→ Task prompt
State how many lines of the data contain the word "this", and write nothing besides the number.

Records from a dataset:
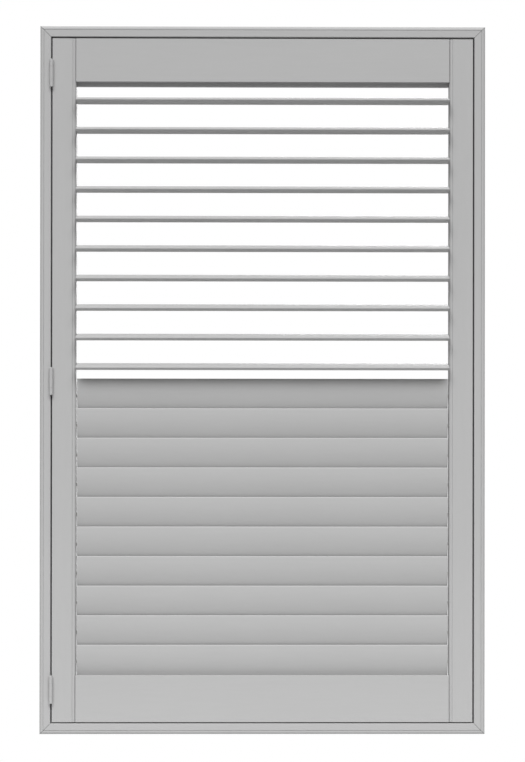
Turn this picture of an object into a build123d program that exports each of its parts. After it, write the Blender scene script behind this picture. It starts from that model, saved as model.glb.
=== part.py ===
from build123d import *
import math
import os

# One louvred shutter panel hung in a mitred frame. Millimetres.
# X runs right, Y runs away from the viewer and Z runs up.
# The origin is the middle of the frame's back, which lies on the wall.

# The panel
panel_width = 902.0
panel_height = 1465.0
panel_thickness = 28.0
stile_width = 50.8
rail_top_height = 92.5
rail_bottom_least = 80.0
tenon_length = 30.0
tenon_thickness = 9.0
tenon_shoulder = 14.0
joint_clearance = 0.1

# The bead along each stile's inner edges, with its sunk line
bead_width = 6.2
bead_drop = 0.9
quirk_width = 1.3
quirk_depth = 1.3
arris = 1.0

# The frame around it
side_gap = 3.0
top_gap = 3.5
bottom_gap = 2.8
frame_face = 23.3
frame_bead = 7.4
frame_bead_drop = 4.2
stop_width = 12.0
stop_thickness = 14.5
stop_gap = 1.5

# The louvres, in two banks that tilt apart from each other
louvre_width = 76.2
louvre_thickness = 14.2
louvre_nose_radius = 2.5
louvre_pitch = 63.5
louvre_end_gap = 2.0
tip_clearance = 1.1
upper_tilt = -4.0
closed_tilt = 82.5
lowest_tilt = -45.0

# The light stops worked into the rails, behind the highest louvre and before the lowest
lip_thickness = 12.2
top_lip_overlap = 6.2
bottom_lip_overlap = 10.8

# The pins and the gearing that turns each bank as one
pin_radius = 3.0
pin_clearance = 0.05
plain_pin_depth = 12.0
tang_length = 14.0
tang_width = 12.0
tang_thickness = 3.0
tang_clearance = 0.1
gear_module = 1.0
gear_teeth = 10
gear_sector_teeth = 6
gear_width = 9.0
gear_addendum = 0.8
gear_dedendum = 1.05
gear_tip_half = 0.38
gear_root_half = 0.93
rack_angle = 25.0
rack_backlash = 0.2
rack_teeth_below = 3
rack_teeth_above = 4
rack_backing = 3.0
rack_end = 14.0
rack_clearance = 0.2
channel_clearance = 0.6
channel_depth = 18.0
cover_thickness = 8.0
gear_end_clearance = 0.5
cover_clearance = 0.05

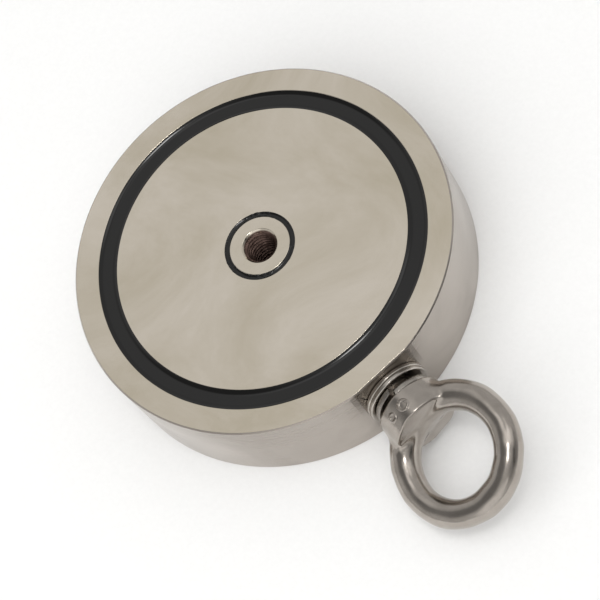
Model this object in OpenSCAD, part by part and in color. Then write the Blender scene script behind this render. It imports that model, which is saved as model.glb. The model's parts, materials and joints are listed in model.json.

→ Solved exercise
2